To our knowledge, there are no multisensory or cross-modal imagery questionnaires that assess people’s ability to create images in more than one modality at the same time (for example, simultaneously imagining the sight and sound of an orchestra or the sight and smell of food) or the ability to create an image in one modality from perceptual input in a different modality (for example, creating a visual image of an object from haptic input), although the VVIQ rating scale has been applied to visual imagery of haptically perceived objects (Zhang et al. 2004; see Sect. 14.2).

There are, however, several questionnaires that address unisensory imagery in more than one modality. The earliest, after Galton, is the QMI (Betts 1909) which assesses vividness of imagery in seven modalities: visual, auditory, cutaneous (generally tactile, passive touch), olfactory, gustatory, kinesthetic, and “miscellaneous and organic” (i.e., bodily sensations such as hunger). The short-form version (Sheehan 1967) corrects a potential bias in the full QMI in that it has five items for each modality whereas the full-length version had unequal items and was heavily weighted in favor of visual imagery.

The Survey of Mental Imagery (SMI: Switras 1975, 1978) also assesses seven imagery modalities: visual, auditory, tactile, olfactory, gustatory, kinesthetic, and somesthetic (i.e., bodily sensations). Images are rated for vividness and controllability. The definition of controllability is confusing. It is first described as the “ability to produce precisely the target image” (Switras 1978, p. 379). This might also be related to image generation, particularly as Switras considers controllability and vividness as “sequential steps in which an image must first be produced before one can evaluate its vividness” (ibid., p. 380). However, controllability is also considered to be the “ability to manipulate, modify, and prolong an image” (Switras 1975 p. 33, cited in Grebot 2003), thus also encompassing the separate processes of maintenance and transformation. Factor analysis did not distinguish between vividness and controllability; instead it extracted factors that reflected single modalities, except for kinesthetic-tactile vividness and controllability factors (Switras 1978). In a shortened version of the SMI testing only four modalities (visual, auditory, somesthetic, and kinesthetic), Grebot (2003) identified separate vividness and controllability factors together with a third, image formation, factor. However, this still leaves several imagery processes confounded under the single heading of controllability.
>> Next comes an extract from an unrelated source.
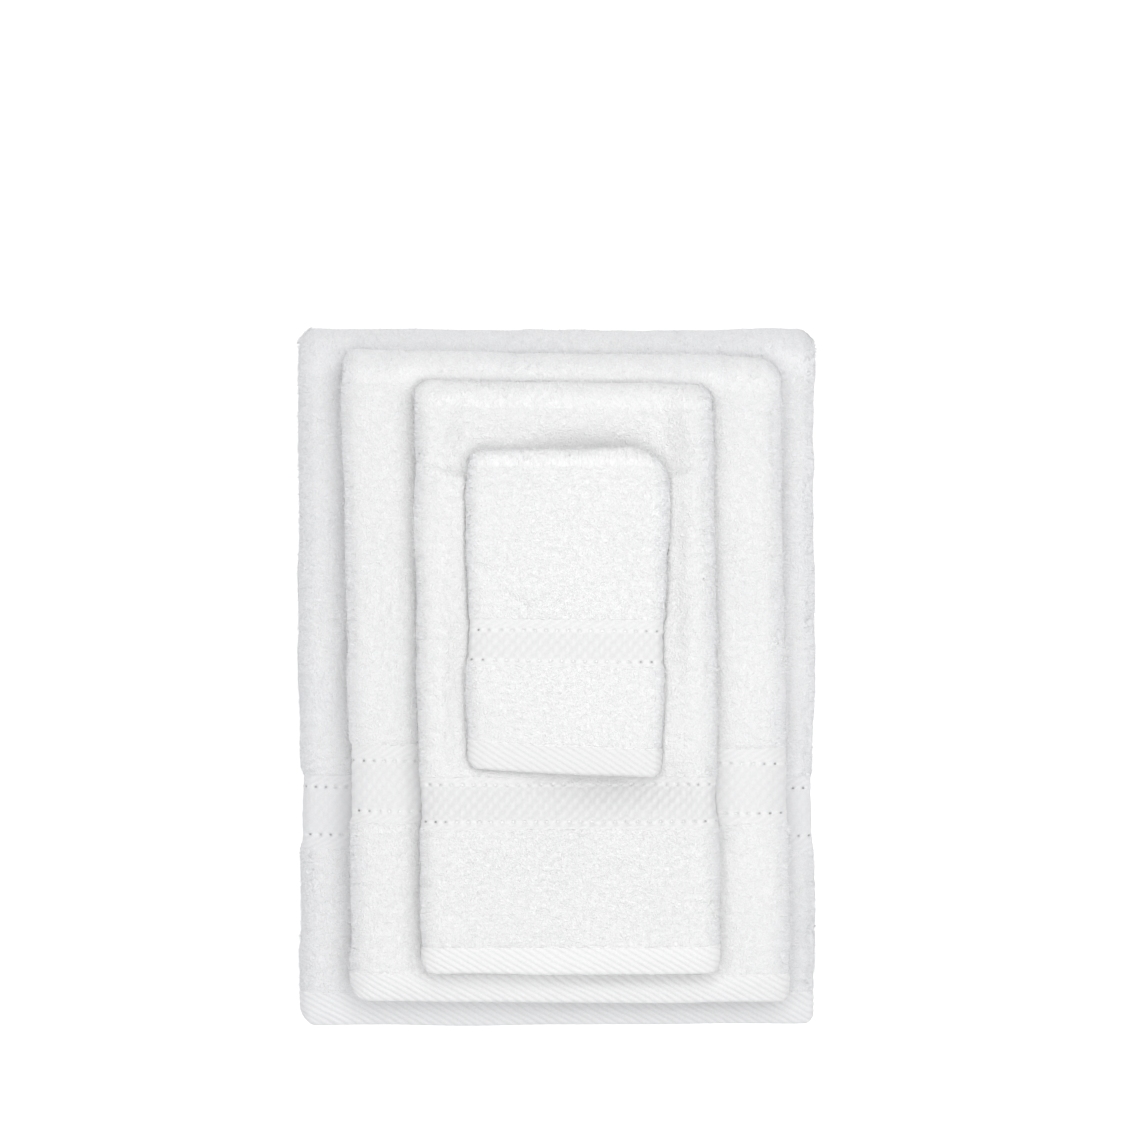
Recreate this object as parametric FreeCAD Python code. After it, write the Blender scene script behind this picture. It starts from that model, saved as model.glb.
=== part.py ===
import FreeCAD, Part
import math
import os

# Set of four folded terry towels stacked flat, largest at the bottom:
# bath sheet, bath towel, hand towel, face cloth.  Millimetres, +Z up, +Y from
# the hem end to the far crease, origin on the support surface at the middle
# of the bath sheet.
#
# Each towel is folded across its width (thirds or quarters, centre panel
# outermost) and then along its length, so its cross-section is a pile of
# leaves joined by a full-round fold at the far end.  The leaf zones are the
# real cloth zones: terry field, woven border band, terry end strip, ribbed
# hem, and the sewing thread of the hem.

os.makedirs("parts", exist_ok=True)

# ---------------------------------------------------------------- dimensions
GAP = 0.3                 # air between different bodies
SHEET_LAYER = 2.875       # one terry layer, pile included, under the stack's own weight
STITCH_PITCH = 6.0        # lockstitch pitch of the hem seam
STITCH_LEN = 4.6
STITCH_W = 0.5
STITCH_H = 0.4
SEAM_W = 0.8              # seam groove the thread lies in
SEAM_D = 0.6

# name, centre x, near y, far y, width, height, leaves along the length,
# border band near y and far y, hem top y (sewn edge), plan corner radii
# (near left, near right, far right, far left), edge rounding of one side fold
BATH_SHEET = dict(name="bath_sheet", cx=0.0, yn=-177.1, yf=177.1, w=264.0, h=46.0,
                  leaves=4, band=(-85.4, -49.0), hem=-157.5,
                  corners=(4.0, 4.0, 7.0, 6.0), edge=5.6)
BATH_TOWEL = dict(name="bath_towel", cx=4.6, yn=-161.1, yf=163.8, w=220.5, h=36.0,
                  leaves=4, band=(-70.5, -32.4), hem=-144.9,
                  corners=(5.0, 4.0, 10.0, 7.0), edge=4.4)
HAND_TOWEL = dict(name="hand_towel", cx=5.3, yn=-144.1, yf=146.0, w=149.3, h=26.0,
                  leaves=3, band=(-72.4, -47.4), hem=-131.1,
                  corners=(5.0, 4.0, 7.0, 6.0), edge=4.2)
FACE_CLOTH = dict(name="face_cloth", cx=5.5, yn=-44.5, yf=113.0, w=98.5, h=17.0,
                  leaves=2, band=(8.3, 30.2), hem=-31.0,
                  corners=(4.0, 4.0, 14.0, 6.0), edge=4.1)
STACK = [BATH_SHEET, BATH_TOWEL, HAND_TOWEL, FACE_CLOTH]

z = 0.0
for t in STACK:
    t["z0"] = z
    z += t["h"] + GAP


# ------------------------------------------------------------------- helpers
def rounded_plan(x0, x1, y0, y1, radii):
    """Closed wire in XY with a radius at each corner, counter-clockwise from
    the near left corner."""
    corners = [(x0, y0), (x1, y0), (x1, y1), (x0, y1)]
    edges, ends = [], []
    for k in range(4):
        px, py = corners[k]
        ax, ay = corners[k - 1]
        bx, by = corners[(k + 1) % 4]
        r = radii[k]
        ia = ((ax > px) - (ax < px), (ay > py) - (ay < py))
        ib = ((bx > px) - (bx < px), (by > py) - (by < py))
        a = FreeCAD.Vector(px + ia[0] * r, py + ia[1] * r, 0)
        b = FreeCAD.Vector(px + ib[0] * r, py + ib[1] * r, 0)
        c = FreeCAD.Vector(px + (ia[0] + ib[0]) * r, py + (ia[1] + ib[1]) * r, 0)
        toward = FreeCAD.Vector(px, py, 0) - c
        m = c + toward * (r / toward.Length)
        ends.append((a, m, b))
    for k in range(4):
        a, m, b = ends[k]
        edges.append(Part.Arc(a, m, b).toShape())
        edges.append(Part.LineSegment(b, ends[(k + 1) % 4][0]).toShape())
    return Part.Wire(edges)


def plan_block(t, z0, z1):
    w = rounded_plan(t["cx"] - t["w"] / 2, t["cx"] + t["w"] / 2, t["yn"], t["yf"], t["corners"])
    s = Part.Face(w).extrude(FreeCAD.Vector(0, 0, z1 - z0))
    s.translate(FreeCAD.Vector(0, 0, z0))
    return s


def side_block(t):
    """YZ outline: a near end with small radii and a full-round far end."""
    yn, yf, z0, h = t["yn"], t["yf"], t["z0"], t["h"]
    r = h / 2.0
    yc = yf - r
    q = min(3.0, h / 6.0)
    V = FreeCAD.Vector
    c45 = q * (1 - math.sqrt(0.5))
    e = [
        Part.Arc(V(0, yn, z0 + q), V(0, yn + c45, z0 + c45), V(0, yn + q, z0)).toShape(),
        Part.LineSegment(V(0, yn + q, z0), V(0, yc, z0)).toShape(),
        Part.Arc(V(0, yc, z0), V(0, yf, z0 + r), V(0, yc, z0 + h)).toShape(),
        Part.LineSegment(V(0, yc, z0 + h), V(0, yn + q, z0 + h)).toShape(),
        Part.Arc(V(0, yn + q, z0 + h), V(0, yn + c45, z0 + h - c45), V(0, yn, z0 + h - q)).toShape(),
        Part.LineSegment(V(0, yn, z0 + h - q), V(0, yn, z0 + q)).toShape(),
    ]
    s = Part.Face(Part.Wire(e)).extrude(V(t["w"] + 20, 0, 0))
    s.translate(V(t["cx"] - t["w"] / 2 - 10, 0, 0))
    return s


def end_block(t):
    """XZ outline: rounded side folds."""
    x0, x1 = t["cx"] - t["w"] / 2, t["cx"] + t["w"] / 2
    w = rounded_plan(x0, x1, 0, t["h"], (t["edge"],) * 4)
    s = Part.Face(w).extrude(FreeCAD.Vector(0, 0, t["yf"] - t["yn"] + 20))
    s.rotate(FreeCAD.Vector(0, 0, 0), FreeCAD.Vector(1, 0, 0), 90)
    s.translate(FreeCAD.Vector(0, t["yf"] + 10, t["z0"]))
    return s


def span(t, y0, y1, z0, z1):
    return Part.makeBox(t["w"] + 10, y1 - y0, z1 - z0,
                        FreeCAD.Vector(t["cx"] - t["w"] / 2 - 5, y0, z0))


def cut_out(outer, t, y0, y1, z0, z1):
    s = outer.common(span(t, y0, y1, z0, z1))
    return s.Solids[0] if len(s.Solids) == 1 else s


def save(name, shape):
    assert shape.isValid() and shape.Volume > 0, name
    shape.exportStep("parts/%s.step" % name)
    b = shape.BoundBox
    print("%-28s vol %9.1f cm3 %8.3f  x %7.1f %7.1f  y %7.1f %7.1f  z %6.1f %6.1f" % (
        name, shape.Volume, shape.Volume / 1000.0, b.XMin, b.XMax, b.YMin, b.YMax, b.ZMin, b.ZMax))


# -------------------------------------------------------------------- towels
for t in STACK:
    n, z0, h = t["name"], t["z0"], t["h"]
    z1 = z0 + h
    zm = z0 + h / 2.0
    yn, yf = t["yn"], t["yf"]
    yc = yf - h / 2.0                     # axis of the far fold
    leaf = h / t["leaves"]
    b0, b1 = t["band"]
    hem = t["hem"]
    outer = side_block(t).common(end_block(t)).common(plan_block(t, z0, z1))

    # the far fold, which bends when the towel is opened
    save(n + "_far_fold", cut_out(outer, t, yc + GAP, yf + 1, z0 - 1, z1 + 1))

    # top leaf, from the hem to the far fold
    lt = z1 - leaf + (GAP / 2 if t["leaves"] < 4 else 0)
    seam = Part.makeBox(t["w"] + 10, SEAM_W, SEAM_D + 1,
                        FreeCAD.Vector(t["cx"] - t["w"] / 2 - 5, hem - SEAM_W / 2, z1 - SEAM_D))
    save(n + "_top_field", cut_out(outer, t, b1, yc, lt, z1 + 1))
    save(n + "_top_border", cut_out(outer, t, b0, b1, lt, z1 + 1))
    save(n + "_top_end_strip", cut_out(outer, t, hem, b0, lt, z1 + 1).cut(seam).Solids[0])
    save(n + "_top_hem", cut_out(outer, t, yn - 1, hem, lt, z1 + 1).cut(seam).Solids[0])

    # thread of the hem seam: one group of separate stitches in the seam groove
    span_x = t["w"] - 2 * t["edge"] - 4
    count = int(span_x // STITCH_PITCH)
    first = t["cx"] - (count - 1) * STITCH_PITCH / 2.0
    stitches = []
    for k in range(count):
        x = first + k * STITCH_PITCH
        s = Part.makeBox(STITCH_LEN, STITCH_W, STITCH_H,
                         FreeCAD.Vector(x - STITCH_LEN / 2, hem - STITCH_W / 2, z1 - SEAM_D + 0.1))
        stitches.append(s)
    save(n + "_hem_stitching", Part.Compound(stitches))

    if t["leaves"] == 4:
        # second end of the cloth, folded in below the top leaf, and the two
        # lower leaves, which are joined at the near end
        zi = zm + GAP / 2
        zt = z1 - leaf
        save(n + "_inner_field", cut_out(outer, t, b1, yc, zi, zt))
        save(n + "_inner_border", cut_out(outer, t, b0, b1, zi, zt))
        save(n + "_inner_end_strip", cut_out(outer, t, hem, b0, zi, zt))
        save(n + "_inner_hem", cut_out(outer, t, yn - 1, hem, zi, zt))
        save(n + "_lower_leaves", cut_out(outer, t, yn - 1, yc, z0 - 1, zm - GAP / 2))
    elif t["leaves"] == 3:
        # bottom third, and the tucked third above it with the second border
        # and hem at the far end
        zb = z0 + leaf
        zt = z1 - leaf - GAP / 2
        d0, d1, dh = b0 - yn, b1 - yn, hem - yn
        save(n + "_bottom_leaf", cut_out(outer, t, yn - 1, yc, z0 - 1, zb))
        save(n + "_tucked_field", cut_out(outer, t, yn - 1, yc - d1, zb, zt))
        save(n + "_tucked_border", cut_out(outer, t, yc - d1, yc - d0, zb, zt))
        save(n + "_tucked_end_strip", cut_out(outer, t, yc - d0, yc - dh, zb, zt))
        save(n + "_tucked_hem", cut_out(outer, t, yc - dh, yc, zb, zt))
    else:
        zt = zm - GAP / 2
        save(n + "_bottom_field", cut_out(outer, t, b1, yc, z0 - 1, zt))
        save(n + "_bottom_border", cut_out(outer, t, b0, b1, z0 - 1, zt))
        save(n + "_bottom_end_strip", cut_out(outer, t, hem, b0, z0 - 1, zt))
        save(n + "_bottom_hem", cut_out(outer, t, yn - 1, hem, z0 - 1, zt))
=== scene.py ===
import math

import bpy
import numpy as np
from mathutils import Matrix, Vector


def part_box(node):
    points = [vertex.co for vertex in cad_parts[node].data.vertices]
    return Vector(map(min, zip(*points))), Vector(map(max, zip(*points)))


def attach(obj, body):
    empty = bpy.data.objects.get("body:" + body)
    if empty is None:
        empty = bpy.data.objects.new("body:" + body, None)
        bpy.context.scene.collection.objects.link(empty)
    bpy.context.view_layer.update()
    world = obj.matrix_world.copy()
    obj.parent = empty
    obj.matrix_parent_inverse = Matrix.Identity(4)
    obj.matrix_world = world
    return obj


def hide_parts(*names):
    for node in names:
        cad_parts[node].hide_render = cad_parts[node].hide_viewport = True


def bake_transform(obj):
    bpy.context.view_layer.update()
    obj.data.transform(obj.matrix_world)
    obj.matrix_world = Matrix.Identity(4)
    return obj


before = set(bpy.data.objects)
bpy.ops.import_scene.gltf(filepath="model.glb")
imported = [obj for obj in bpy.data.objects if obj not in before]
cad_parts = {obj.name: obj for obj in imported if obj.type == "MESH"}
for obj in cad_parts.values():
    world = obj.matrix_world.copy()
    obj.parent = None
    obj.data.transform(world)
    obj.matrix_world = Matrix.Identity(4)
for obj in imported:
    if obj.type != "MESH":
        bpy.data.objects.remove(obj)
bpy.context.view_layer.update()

# Lengths below are in millimetres in the row frame, and become metres when a
# mesh is written.
MM = 0.001


# ------------------------------------------------------------------ noise
def table(seed, n=256):
    return np.random.default_rng(seed).uniform(-1.0, 1.0, (n, n))


_tables = {}


def noise2(x, y, scale, seed):
    """Smooth value noise in [-1, 1] at points x, y (arrays), one cell = scale."""
    if seed not in _tables:
        _tables[seed] = table(seed)
    t = _tables[seed]
    n = t.shape[0]
    u, v = np.asarray(x, float) / scale, np.asarray(y, float) / scale
    iu, iv = np.floor(u).astype(int), np.floor(v).astype(int)
    fu, fv = u - iu, v - iv
    fu = fu * fu * fu * (fu * (fu * 6 - 15) + 10)
    fv = fv * fv * fv * (fv * (fv * 6 - 15) + 10)
    a = t[iu % n, iv % n]
    b = t[(iu + 1) % n, iv % n]
    c = t[iu % n, (iv + 1) % n]
    d = t[(iu + 1) % n, (iv + 1) % n]
    return (a * (1 - fu) + b * fu) * (1 - fv) + (c * (1 - fu) + d * fu) * fv


def smooth(lo, hi, x):
    t = np.clip((x - lo) / (hi - lo), 0.0, 1.0)
    return t * t * (3 - 2 * t)


# ------------------------------------------------------- one-dimensional folds
class Path:
    """A folded line in a plane: straight runs and half-circle bends.  At every
    length along it, the point, the normal on the cloth's outer side, the index
    of the run or bend, and the share of that run or bend already passed."""

    def __init__(self):
        self.seg = []
        self.length = 0.0

    def line(self, p, q, normal):
        d = math.hypot(q[0] - p[0], q[1] - p[1])
        self.seg.append(("line", self.length, d, p, q, normal))
        self.length += d
        return self

    def arc(self, c, r, a0, a1, side):
        d = abs(math.radians(a1 - a0)) * r
        self.seg.append(("arc", self.length, d, c, r, math.radians(a0), math.radians(a1), side))
        self.length += d
        return self

    def at(self, s):
        s = np.asarray(s, float)
        px, py = np.zeros_like(s), np.zeros_like(s)
        nx, ny = np.zeros_like(s), np.zeros_like(s)
        which, share = np.zeros(s.shape, int), np.zeros_like(s)
        for k, g in enumerate(self.seg):
            first, last = k == 0, k == len(self.seg) - 1
            m = (s >= g[1] if not first else s > -1e9) & ((s < g[1] + g[2]) if not last else s < 1e9)
            t = (s[m] - g[1]) / g[2]
            which[m], share[m] = k, np.clip(t, 0, 1)
            if g[0] == "line":
                p, q, n = g[3], g[4], g[5]
                px[m] = p[0] + (q[0] - p[0]) * t
                py[m] = p[1] + (q[1] - p[1]) * t
                nx[m], ny[m] = n
            else:
                c, r, a0, a1, side = g[3:]
                a = a0 + (a1 - a0) * t
                px[m], py[m] = c[0] + r * np.cos(a), c[1] + r * np.sin(a)
                nx[m], ny[m] = side * np.cos(a), side * np.sin(a)
        return px, py, nx, ny, which, share

    def start(self, k):
        return self.seg[k][1]

    def end(self, k):
        return self.seg[k][1] + self.seg[k][2]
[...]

A different approach was taken by Schifferstein (2009) in a questionnaire assessing five imagery modalities: visual, auditory, tactile, olfactory, and gustatory. Previous questionnaires had specified what images people were to produce, but these might contain cross-sensory confounds. For example, imagining the smell of a rose might also bring to mind a visual image of the color and shape. In Schifferstein’s questionnaire, participants are instructed to think of a product or an event that involves a characteristic or conspicuous smell, taste, and so on. It is not clear that this approach completely avoids cross-sensory confounds since, for example, Intons-Peterson (1983) reported that auditory imagery was almost always accompanied by involuntary visual imagery. Nevertheless, Schifferstein’s approach does allow participants to think of a personally salient item rather than a forced choice. In addition to vividness ratings, participants rate how well they can imagine, say, a smell; how difficult it was to imagine it; and how strongly they felt that they could really smell it. It is, though, unlikely that these are independent aspects of imagery. How well one can imagine something is related to how difficult it is to imagine, whilst how close the imagery experience is to reality is what vividness is supposed to measure. Indeed all four ratings were highly correlated, and principal components analysis revealed a single factor such that the average of the four ratings was used as the index of image quality (Schifferstein 2009).

Results from all of the above questionnaires rank imagery vividness or quality being greatest for visual imagery and poorest for olfactory and gustatory imagery. But, as discussed in Sect. 14.3, vividness does not appear to provide a good index of imagery ability or reflect the individual contributions of the underlying imagery processes. In addition, concepts such as controllability (Switras 1978) and image quality (Schifferstein 2009) are not well defined. Thus, it is difficult to draw conclusions from these instruments about individual differences in imagery between different modalities or the relative contribution of different processes within a modality. For example, relative to a visual image an olfactory image may be harder to generate and maintain, but we lack theoretically motivated questionnaires that allow such a claim to be tested or that permit individual differences in imagery across different modalities to be measured.

14.6 Conclusions

In this chapter, we have reviewed the usefulness of imagery vividness (i.e., the ­similarity of imagery to perception) as a source of information about imagery processes and individual differences in imagery ability. We conclude that the strong emphasis on measuring vividness in many imagery questionnaires is not warranted given the relatively weak evidence that vividness predicts imagery performance. We argue that there is a pressing need for theoretically driven questionnaires that address clearly defined component processes of the imagery system in each modality (e.g., Dean and Morris 2003). Visual imagery may be a convenient starting point for this endeavor but we need to be wary of assuming that imagery processes are the same across modalities. At issue is whether it is appropriate to develop process-oriented questionnaires for nonvisual modalities based on our understanding of visual imagery or whether more open-ended theoretical research into imagery within each nonvisual modality is required before appropriate questionnaires can be developed. The reality is probably that, in order to understand the relationship between imagery systems in different modalities, and individual differences therein, both approaches will be required to work in tandem to make progress.